McHale also reasoned that he was playing a different man than the one he already knew. "I always saw him as a legend, so it's easy to separate my personal relationship with him and go, 'Right, this is the guy that I knew growing up.’ I knew every word to Fletch, I watched Modern Problems, Vacation, and European Vacation endlessly, and obviously SNL. That wasn't hard to connect to."
But squaring away the personal relationship was the tricky part. Whispers from the set of Community indicated that Chase was not exactly the most beloved member of the company; indeed, Chase himself frequently voiced his unhappiness with the show and the way it used him. When I ask McHale about those stories, he's the very definition of diplomatic. "If you read his interviews about the show, he didn't like the hours and he didn't wanna be there that long. He would definitely...let that be known."

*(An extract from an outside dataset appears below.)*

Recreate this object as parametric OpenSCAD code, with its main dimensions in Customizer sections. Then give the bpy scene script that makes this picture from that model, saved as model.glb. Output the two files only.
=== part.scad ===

But he also emphasizes, "When they cut the show together, he popped off the screen...People would say, 'That's Chevy being Chevy,' and I'd agree with that. I still talk to him! You can make an argument that he could be tough, and there's a lot of tough actors around, but when you watched him on the show, you got gold."

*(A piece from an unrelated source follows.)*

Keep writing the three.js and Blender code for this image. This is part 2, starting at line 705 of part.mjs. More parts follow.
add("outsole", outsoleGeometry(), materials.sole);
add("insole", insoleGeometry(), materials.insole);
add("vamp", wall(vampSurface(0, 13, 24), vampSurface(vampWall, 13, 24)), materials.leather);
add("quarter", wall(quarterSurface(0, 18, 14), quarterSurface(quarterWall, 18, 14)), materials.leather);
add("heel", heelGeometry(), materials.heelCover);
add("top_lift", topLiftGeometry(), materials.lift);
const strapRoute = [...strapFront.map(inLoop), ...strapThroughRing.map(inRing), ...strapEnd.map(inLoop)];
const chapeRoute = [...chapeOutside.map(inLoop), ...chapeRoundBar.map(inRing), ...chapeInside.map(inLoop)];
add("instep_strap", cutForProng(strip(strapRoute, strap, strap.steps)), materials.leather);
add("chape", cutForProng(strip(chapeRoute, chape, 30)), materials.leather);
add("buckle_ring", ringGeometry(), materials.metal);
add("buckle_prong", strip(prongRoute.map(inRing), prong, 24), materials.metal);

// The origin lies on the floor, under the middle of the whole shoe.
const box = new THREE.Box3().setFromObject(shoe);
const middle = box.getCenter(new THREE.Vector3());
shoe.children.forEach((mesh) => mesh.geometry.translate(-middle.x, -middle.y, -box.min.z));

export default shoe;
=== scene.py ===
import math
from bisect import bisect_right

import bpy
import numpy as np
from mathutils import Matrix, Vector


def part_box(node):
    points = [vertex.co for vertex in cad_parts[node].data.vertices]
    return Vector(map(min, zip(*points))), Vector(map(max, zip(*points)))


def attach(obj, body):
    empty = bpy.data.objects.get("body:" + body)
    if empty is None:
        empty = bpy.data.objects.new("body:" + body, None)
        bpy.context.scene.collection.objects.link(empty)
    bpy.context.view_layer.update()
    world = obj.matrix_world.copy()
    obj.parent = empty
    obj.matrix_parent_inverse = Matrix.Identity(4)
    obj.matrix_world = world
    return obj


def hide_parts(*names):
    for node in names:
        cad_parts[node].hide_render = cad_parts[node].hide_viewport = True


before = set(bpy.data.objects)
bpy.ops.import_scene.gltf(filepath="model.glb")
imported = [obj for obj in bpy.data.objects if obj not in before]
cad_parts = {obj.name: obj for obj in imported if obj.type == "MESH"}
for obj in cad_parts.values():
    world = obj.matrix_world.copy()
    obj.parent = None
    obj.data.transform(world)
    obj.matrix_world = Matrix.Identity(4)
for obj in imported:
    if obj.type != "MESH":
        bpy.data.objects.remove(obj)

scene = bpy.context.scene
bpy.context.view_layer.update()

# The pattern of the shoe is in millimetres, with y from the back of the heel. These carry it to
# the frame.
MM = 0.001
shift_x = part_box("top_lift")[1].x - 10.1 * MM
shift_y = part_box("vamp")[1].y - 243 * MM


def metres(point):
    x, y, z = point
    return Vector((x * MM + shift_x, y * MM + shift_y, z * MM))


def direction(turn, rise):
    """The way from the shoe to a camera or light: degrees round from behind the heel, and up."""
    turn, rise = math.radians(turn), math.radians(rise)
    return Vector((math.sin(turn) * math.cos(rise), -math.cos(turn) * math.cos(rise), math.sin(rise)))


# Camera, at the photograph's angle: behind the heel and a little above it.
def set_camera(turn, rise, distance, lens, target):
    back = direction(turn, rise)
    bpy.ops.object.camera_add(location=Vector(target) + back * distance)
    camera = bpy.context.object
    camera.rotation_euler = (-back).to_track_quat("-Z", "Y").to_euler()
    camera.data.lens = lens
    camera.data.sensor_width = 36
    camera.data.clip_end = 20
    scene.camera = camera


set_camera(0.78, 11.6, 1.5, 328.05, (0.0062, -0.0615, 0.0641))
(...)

(To the unavoidable question about whether we'll ever get the "and a movie" half of the #SixSeasonsAndAMovie Community equation, McHale insists, "I want there to be. I say this every time: Dan has to write the script and then all the actors have to be available. Dan is obviously making Rick and Morty and it would be great.." This is the point at which he begins to speak directly into the microphone, almost pleadingly: "Dan, I would love for you to write the script, it would be great to be in and I'd love to do it.")
So has Chevy seen it yet? "I called him last week and it was like, 'The movie's done and I hear it's great.' It'd be really bad if I was like, 'Hey, the movie's done, it's a real pile of crap, so... I'm so sorry.' But I sent him a link, and I'll be very curious to see what he says." You and me both, Joel.